Why indeed? Listening to Burgess bang the drum for the little guy, it's easy to forget that he's being paid by a big corporation to tell the rest of us what to do. His paycheck comes not from the Center for the New West, but from US West, which hired him in the late 1980s as a "special assistant to the chairman" for the express purpose of setting up the think tank. The telecommunications giant remains the largest sponsor of the organization, contributing around $750,000 a year to it--roughly a third of the center's current budget.
Burgess himself is a bundle of contradictions, a mercurial figure who talks like a sagebrush rebel but runs with the policy elite. He extols the virtues of grassroots economic development and "peasant knowledge," yet the bulk of the funding for his think tank comes from US West and a handful of other large Western utilities, manufacturers and energy companies. He bashes the federal government for its excesses while accepting hundreds of thousands of dollars in federal research contracts. He's a former college professor who speaks in sound bites; a self-proclaimed Westerner who makes his home in Annapolis, Maryland; an avowed critic of "Washington insiders" who spends several days of every month within twenty miles of the Beltway, huddling with policy wonks.
Under Burgess's direction, the Center for the New West has emerged as the most visible think tank in the Rocky Mountain states. Its loose-knit network of "senior fellows," experts in everything from rural culture to international barter arrangements, has launched numerous roundtables and conferences, consulted with dozens of corporations and local governments on economic issues, and garnered widespread media attention for its research on burning topics of the day, such as energy taxes, the future of the Great Plains and what Burgess calls the "Lone Eagle" phenomenon--the rise of freelance professionals who choose to live in rural areas, connected to the world by fax and modem.

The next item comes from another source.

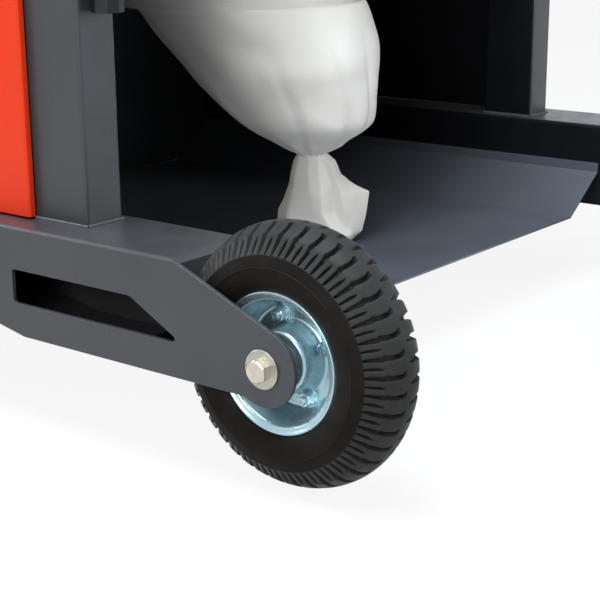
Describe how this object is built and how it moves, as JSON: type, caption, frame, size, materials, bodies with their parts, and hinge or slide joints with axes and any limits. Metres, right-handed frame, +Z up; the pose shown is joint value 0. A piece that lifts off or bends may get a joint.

The center bills itself as an independent voice in support of the New West, which it sees as a place brimming with technological innovation and opportunity. Burgess says the center's primary mission has to do with promoting balanced growth and "ending the boom-and-bust cycle that has been extremely damaging to the environment of the West."

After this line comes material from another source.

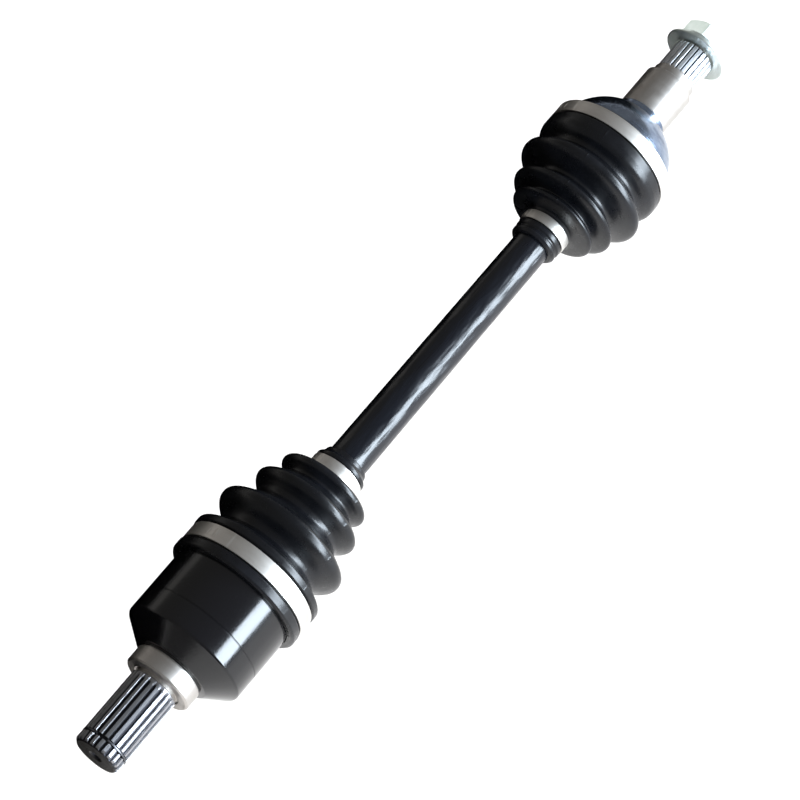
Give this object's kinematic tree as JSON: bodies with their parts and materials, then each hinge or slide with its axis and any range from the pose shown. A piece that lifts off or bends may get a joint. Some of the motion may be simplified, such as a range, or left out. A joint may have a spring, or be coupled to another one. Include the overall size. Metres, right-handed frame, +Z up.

Yet much of what the center has to offer doesn't seem all that new--or independent. Unlike larger, more well-established think tanks, it has focused less on producing detailed, original studies than on generating media coverage of its programs and ideas; Burgess himself writes a weekly syndicated column that appears in the Rocky Mountain News and hosts a Denver public-television talking-heads show, Body Politic. While a few of the center's projects appear to have had some impact on policymakers, others have been a triumph of slick packaging over substance.